Jaringan intelijen ABRI mulai bekerja membuka saluran komunikasi
dengan mitranya di luar negeri. Tanggal 18 Februari 1981 di Islamabad,
Pakistan, diadakan pertemuan khusus antara L.B. Moerdani yang didampingi
seorang perwira menengah TNI AU yang merupakan salah satu perwira staf
BAIS dengan jabatan Paban VIII Staf Intel Hankam, Kolonel Udara Teddy
Rusdy dengan pimpinan intelijen Pakistan (ISI, Inter-Services
Intelligence). Pertemuan ini pada intinya membicarakan kesediaan
Indonesia membantu dalam hal logistik, obat-obatan, dan persenjataan.
Pimpinan intelijen ABRI menjelaskan bahwa jajaran ABRI masih memiliki
banyak persenjataan yang bisa untuk melengkapi dua satuan setingkat
batalion infanteri. Saat itu juga dijelaskan bahwa Indonesia masih
menyimpan banyak persenjataan buatan Uni Soviet yang digunakan saat
persiapan Tri Komando Rakyat (Trikora) dalam Operasi Pembebasan Irian
Barat.

Selain menyampaikan kesediaan Indonesia memberikan bantuan, poin
kedua yang tak kalah pentingnya adalah meminta peranan intelijen
Pakistan membantu kelancaran misi ini. Meliputi membantu mengeluarkan
izin terbang lintas (flight clearance) dan izin mendarat di Rawalpindi
bagi pesawat Indonesia. Pakistan juga diminta menyediakan truk serta
pengawalan sampai penyerahan ke pihak pejuang Mujahidin di Kota Badaber,
sekitar 24 km dari Peshawar kota perbatasan di Pakistan.

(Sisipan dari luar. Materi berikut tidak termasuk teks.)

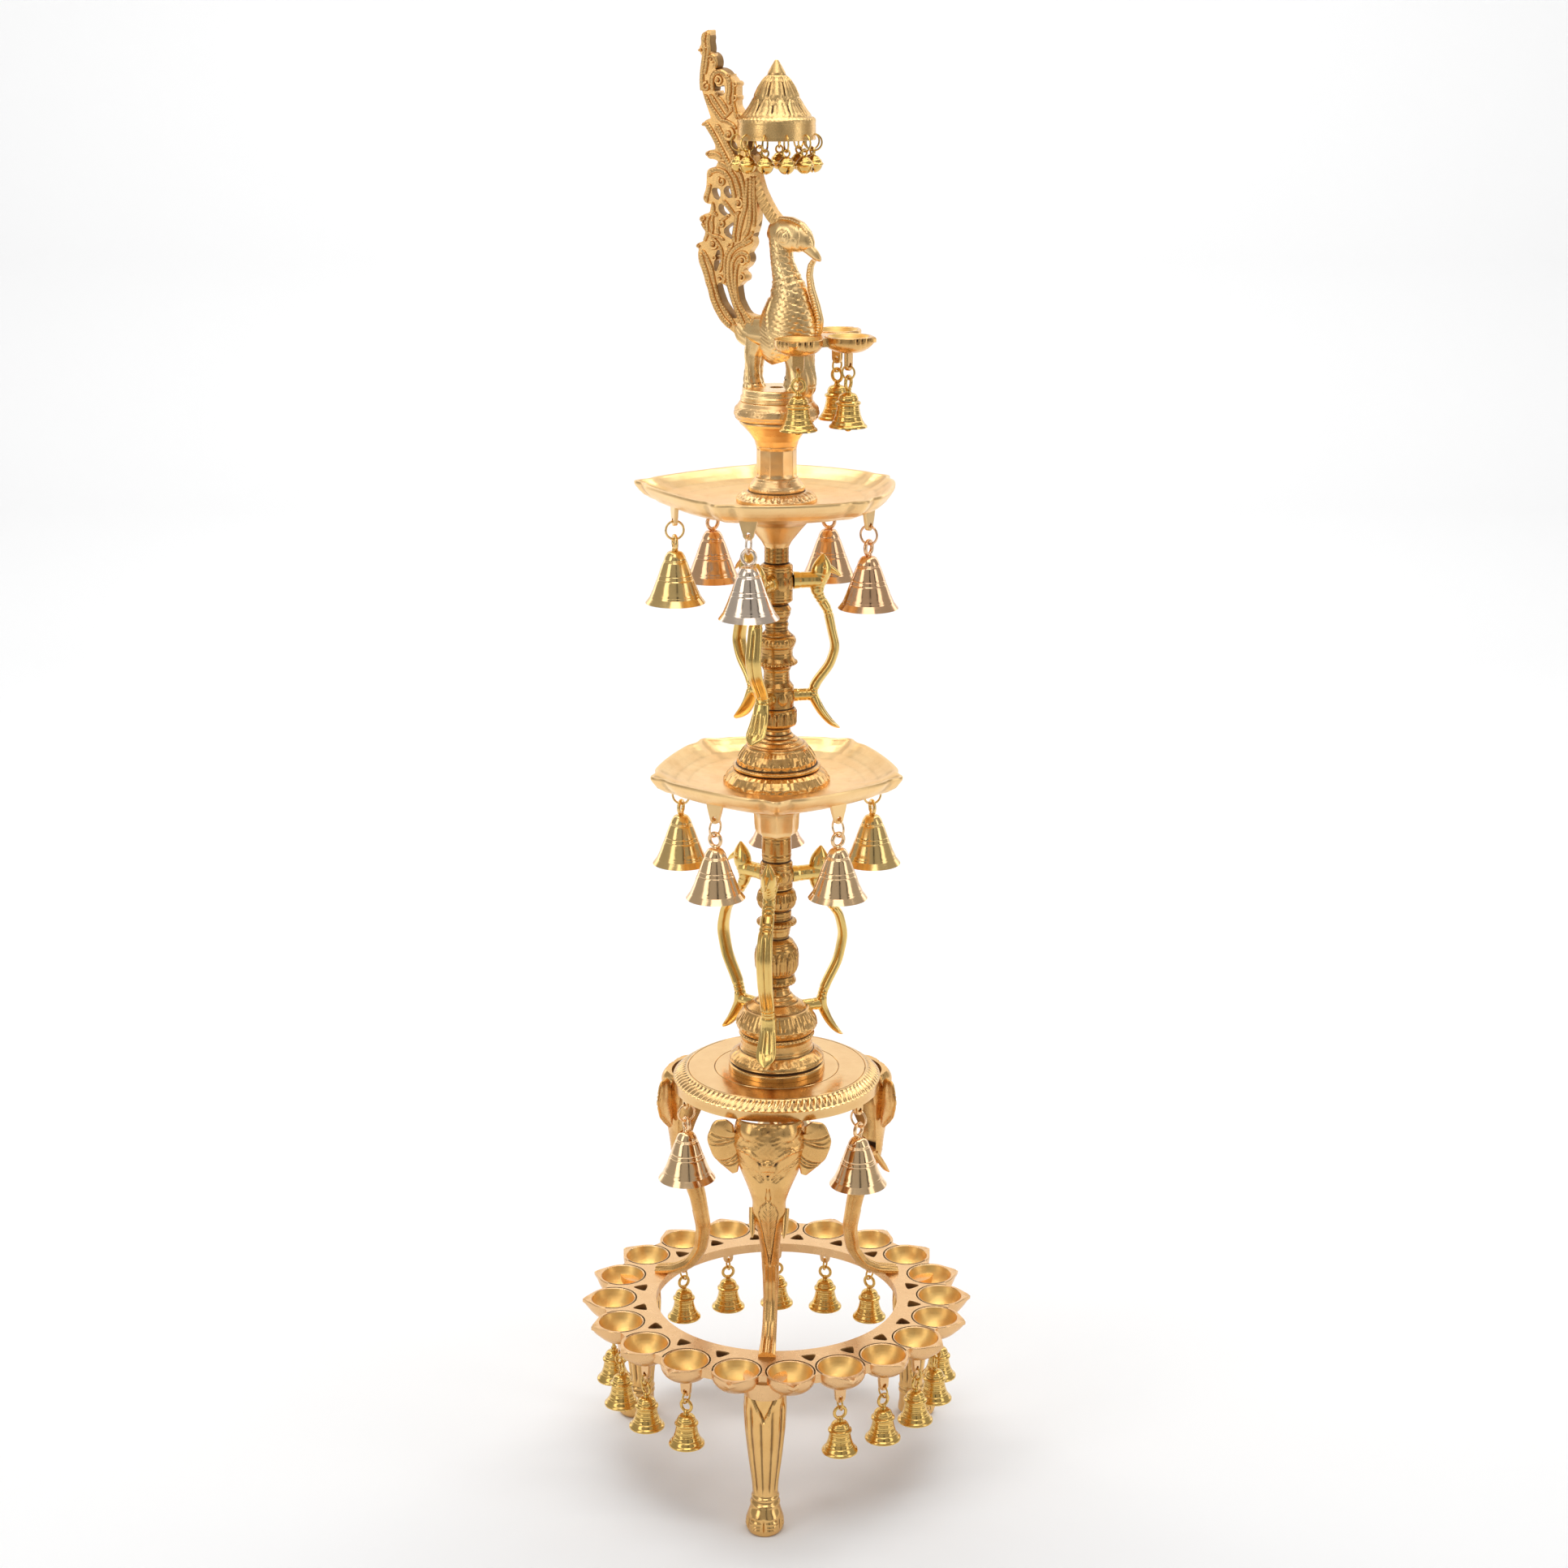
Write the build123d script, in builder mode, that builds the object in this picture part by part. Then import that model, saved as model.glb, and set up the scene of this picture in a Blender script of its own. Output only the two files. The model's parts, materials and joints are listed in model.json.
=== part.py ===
from build123d import *
import math
import os

# Brass standing oil lamp (samai). Millimetres. Z is up, the three paw feet stand on z = 0 and the
# column stands on x = y = 0. The front of the lamp looks along -Y. A piece on the rim of a round
# part is drawn facing +X and turned to its heading, which is counted from +X towards +Y.

os.makedirs("parts", exist_ok=True)

# ---------------------------------------------------------------- driving dimensions
FIT = 0.15              # radial clearance of the tie rod in the column, and of tenons
SEAT = 0.2              # gap between links, loops and the things that they hang in
NUDGE = 0.6             # how far pieces of one casting run into each other

# legs and the ring of lamps
LEG_HEADINGS = (-94.0, 26.0, 154.0)
LAMPS_BETWEEN_LEGS = (7, 7, 6)
RING_TOP = 138.0        # rim plane of the lamps
RING_PLATE = 7.5        # thickness of the flat band
RING_INNER_R = 99.5
LAMP_CIRCLE_R = 135.0
LAMP_MOUTH_R = 17.5
LAMP_WALL = 2.6
LAMP_DEPTH = 14.0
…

Akhirnya kedua
pejabat intelijen inipun bersalaman, menandakan bahwa Pakistan siap
membantu Indonesia.

Sekembalinya ke Jakarta, tim khusus yang dibentuk mulai menyusun
rencana operasi Permadani Terbang secara sangat tertutup. Pertama,
disiapkan rencana penerbangan dari Lanud Halim Perdanakusuma menuju
sasaran (Rawalpindi) dengan menggunakan pesawat Boeing B707 milik
Pertamina yang dioperasikan oleh Pelita Air Service. Untuk kesuksesan
misi, dipilihlah awak yang sudah terlatih dalam melaksanakan operasi
penerbangan intelijen. Mereka bertiga, yaitu Capt Arifin, Capt Abdullah,
dan Capt Danur. Tim juga menyusun rencana penerbangan (flight plan)
dengan beberapa batasan.

Untuk mendukung rencana ini, operasi penerbangan diberikan “cover”
operasi kemanusiaan dengan membawa bantuan berupa obat-obatan untuk para
korban peperangan di Afghanistan. Kemudian disusun rute penerbangan
dengan rencana alternatif darurat menghindari wilayah udara India yang
dinilai sebagai tidak bersahabat dengan Pakistan dan sebaliknya
bersahabat dengan Uni Soviet. Selanjutnya, disusun pula rute penerbangan
yang paling aman dari segi intelijen yakni melalui Samudera Hindia.
Namun karena fakta keamanan terbang dan masalah logistik, diperlukan
satu kali pendaratan untuk mengisi bahan bakar; dan yang paling ideal
adalah sebuah technical landing di Pulau Diego Garcia, yaitu sebuah
kepulauan atol di Samudera Hindia milik Inggris namun dioperasikan oleh
Amerika Serikat untuk mendukung logistik Armada Ke-6 AL AS dalam
mengawasi kawasan Samudera Hindia. Untuk itu diperlukan pendekatan ganda
baik kepada intelijen Inggris guna mendapatkan izin mendarat dan dengan
intelijen AS sebagai “penguasa” Diego Garcia.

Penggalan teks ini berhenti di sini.